■ **Exercise instructions**:
Reproduce verbatim the lines up to and including the one with "return node.outputs[2]", starting from the first.

■ **Dataset excerpt**:

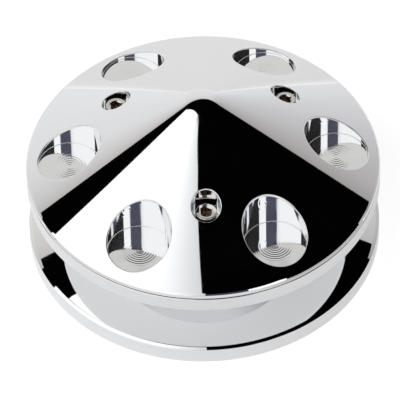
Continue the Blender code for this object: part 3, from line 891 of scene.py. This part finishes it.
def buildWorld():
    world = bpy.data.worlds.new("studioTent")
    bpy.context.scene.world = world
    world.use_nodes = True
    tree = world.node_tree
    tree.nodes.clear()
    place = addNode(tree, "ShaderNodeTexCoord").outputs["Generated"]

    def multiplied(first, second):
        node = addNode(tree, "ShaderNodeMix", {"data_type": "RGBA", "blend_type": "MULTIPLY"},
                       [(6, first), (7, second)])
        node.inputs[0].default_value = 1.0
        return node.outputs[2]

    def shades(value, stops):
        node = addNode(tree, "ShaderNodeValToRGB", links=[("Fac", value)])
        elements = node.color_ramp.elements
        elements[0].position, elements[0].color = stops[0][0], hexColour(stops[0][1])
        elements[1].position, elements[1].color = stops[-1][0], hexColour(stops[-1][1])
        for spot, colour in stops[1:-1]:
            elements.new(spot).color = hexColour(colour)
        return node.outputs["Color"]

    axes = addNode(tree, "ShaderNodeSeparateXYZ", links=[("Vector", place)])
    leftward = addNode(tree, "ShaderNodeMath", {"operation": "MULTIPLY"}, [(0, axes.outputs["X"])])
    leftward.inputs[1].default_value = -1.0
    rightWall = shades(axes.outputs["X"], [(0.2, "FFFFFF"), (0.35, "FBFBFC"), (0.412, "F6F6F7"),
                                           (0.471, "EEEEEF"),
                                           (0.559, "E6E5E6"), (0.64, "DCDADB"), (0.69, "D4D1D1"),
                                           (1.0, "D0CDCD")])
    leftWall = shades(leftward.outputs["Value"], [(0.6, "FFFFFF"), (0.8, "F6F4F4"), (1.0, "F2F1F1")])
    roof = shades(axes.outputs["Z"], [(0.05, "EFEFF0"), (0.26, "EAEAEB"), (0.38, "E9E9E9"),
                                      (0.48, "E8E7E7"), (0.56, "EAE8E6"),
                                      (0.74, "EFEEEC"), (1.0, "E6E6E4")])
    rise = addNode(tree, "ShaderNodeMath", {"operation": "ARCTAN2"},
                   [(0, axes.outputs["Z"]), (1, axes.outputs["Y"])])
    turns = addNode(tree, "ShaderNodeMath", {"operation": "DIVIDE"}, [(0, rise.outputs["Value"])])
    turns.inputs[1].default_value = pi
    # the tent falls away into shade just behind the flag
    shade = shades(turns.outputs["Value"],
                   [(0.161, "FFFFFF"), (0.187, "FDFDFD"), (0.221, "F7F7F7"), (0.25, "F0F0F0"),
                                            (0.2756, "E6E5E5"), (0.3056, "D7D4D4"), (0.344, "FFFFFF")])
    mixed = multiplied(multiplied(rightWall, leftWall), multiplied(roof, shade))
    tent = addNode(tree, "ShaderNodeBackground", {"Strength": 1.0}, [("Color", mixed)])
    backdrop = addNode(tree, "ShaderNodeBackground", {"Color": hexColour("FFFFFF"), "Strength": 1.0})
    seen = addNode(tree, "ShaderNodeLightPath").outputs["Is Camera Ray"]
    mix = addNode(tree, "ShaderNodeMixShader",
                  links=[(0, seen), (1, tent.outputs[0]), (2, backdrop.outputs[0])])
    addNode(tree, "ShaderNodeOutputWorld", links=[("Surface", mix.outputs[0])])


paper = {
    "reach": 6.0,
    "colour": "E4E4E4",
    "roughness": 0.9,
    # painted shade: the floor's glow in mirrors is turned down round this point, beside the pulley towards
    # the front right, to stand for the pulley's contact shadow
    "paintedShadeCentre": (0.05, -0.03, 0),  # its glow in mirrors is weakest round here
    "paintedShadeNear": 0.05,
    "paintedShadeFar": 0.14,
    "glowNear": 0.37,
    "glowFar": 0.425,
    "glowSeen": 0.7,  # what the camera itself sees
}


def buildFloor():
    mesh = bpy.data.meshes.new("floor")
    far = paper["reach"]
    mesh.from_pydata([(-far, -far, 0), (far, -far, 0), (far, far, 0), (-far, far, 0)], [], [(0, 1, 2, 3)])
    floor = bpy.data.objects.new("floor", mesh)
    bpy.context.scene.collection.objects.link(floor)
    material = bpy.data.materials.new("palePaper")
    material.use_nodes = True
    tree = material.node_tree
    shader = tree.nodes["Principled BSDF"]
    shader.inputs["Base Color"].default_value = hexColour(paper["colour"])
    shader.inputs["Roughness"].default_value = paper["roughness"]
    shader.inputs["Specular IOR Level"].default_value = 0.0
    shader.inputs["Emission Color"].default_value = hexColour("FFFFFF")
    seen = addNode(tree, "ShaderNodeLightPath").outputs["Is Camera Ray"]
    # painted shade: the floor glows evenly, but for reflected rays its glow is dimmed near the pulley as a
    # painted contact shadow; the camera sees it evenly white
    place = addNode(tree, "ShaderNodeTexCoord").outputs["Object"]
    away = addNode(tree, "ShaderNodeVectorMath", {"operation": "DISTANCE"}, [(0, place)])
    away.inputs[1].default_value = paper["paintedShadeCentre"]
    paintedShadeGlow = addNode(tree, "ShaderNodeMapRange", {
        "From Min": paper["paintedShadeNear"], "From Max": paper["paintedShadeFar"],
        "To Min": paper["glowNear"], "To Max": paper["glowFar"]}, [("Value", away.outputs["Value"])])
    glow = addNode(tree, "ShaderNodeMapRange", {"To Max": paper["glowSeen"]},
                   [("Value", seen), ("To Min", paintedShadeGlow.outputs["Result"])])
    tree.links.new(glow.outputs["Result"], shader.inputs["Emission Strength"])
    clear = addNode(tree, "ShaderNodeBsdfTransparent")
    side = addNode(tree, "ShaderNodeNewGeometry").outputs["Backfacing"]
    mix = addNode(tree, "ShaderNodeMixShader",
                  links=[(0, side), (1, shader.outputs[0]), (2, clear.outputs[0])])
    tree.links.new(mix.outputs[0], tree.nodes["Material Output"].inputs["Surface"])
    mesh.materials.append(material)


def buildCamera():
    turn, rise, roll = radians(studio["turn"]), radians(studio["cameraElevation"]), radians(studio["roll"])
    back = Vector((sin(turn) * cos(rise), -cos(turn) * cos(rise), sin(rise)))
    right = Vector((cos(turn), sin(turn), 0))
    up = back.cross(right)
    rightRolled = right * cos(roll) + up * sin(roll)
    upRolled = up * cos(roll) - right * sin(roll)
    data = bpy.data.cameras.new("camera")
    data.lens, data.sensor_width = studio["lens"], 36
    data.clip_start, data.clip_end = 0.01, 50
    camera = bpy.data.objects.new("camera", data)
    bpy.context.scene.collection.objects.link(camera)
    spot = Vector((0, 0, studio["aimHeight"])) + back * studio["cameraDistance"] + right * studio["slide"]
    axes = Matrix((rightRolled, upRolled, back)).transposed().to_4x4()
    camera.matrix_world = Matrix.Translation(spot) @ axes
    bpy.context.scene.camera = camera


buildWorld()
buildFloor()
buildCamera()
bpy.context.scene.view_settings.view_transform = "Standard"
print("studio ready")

■ **Solved exercise**:
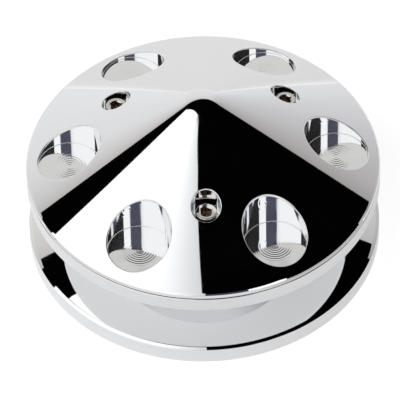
Continue the Blender code for this object: part 3, from line 891 of scene.py. This part finishes it.
def buildWorld():
    world = bpy.data.worlds.new("studioTent")
    bpy.context.scene.world = world
    world.use_nodes = True
    tree = world.node_tree
    tree.nodes.clear()
    place = addNode(tree, "ShaderNodeTexCoord").outputs["Generated"]

    def multiplied(first, second):
        node = addNode(tree, "ShaderNodeMix", {"data_type": "RGBA", "blend_type": "MULTIPLY"},
                       [(6, first), (7, second)])
        node.inputs[0].default_value = 1.0
        return node.outputs[2]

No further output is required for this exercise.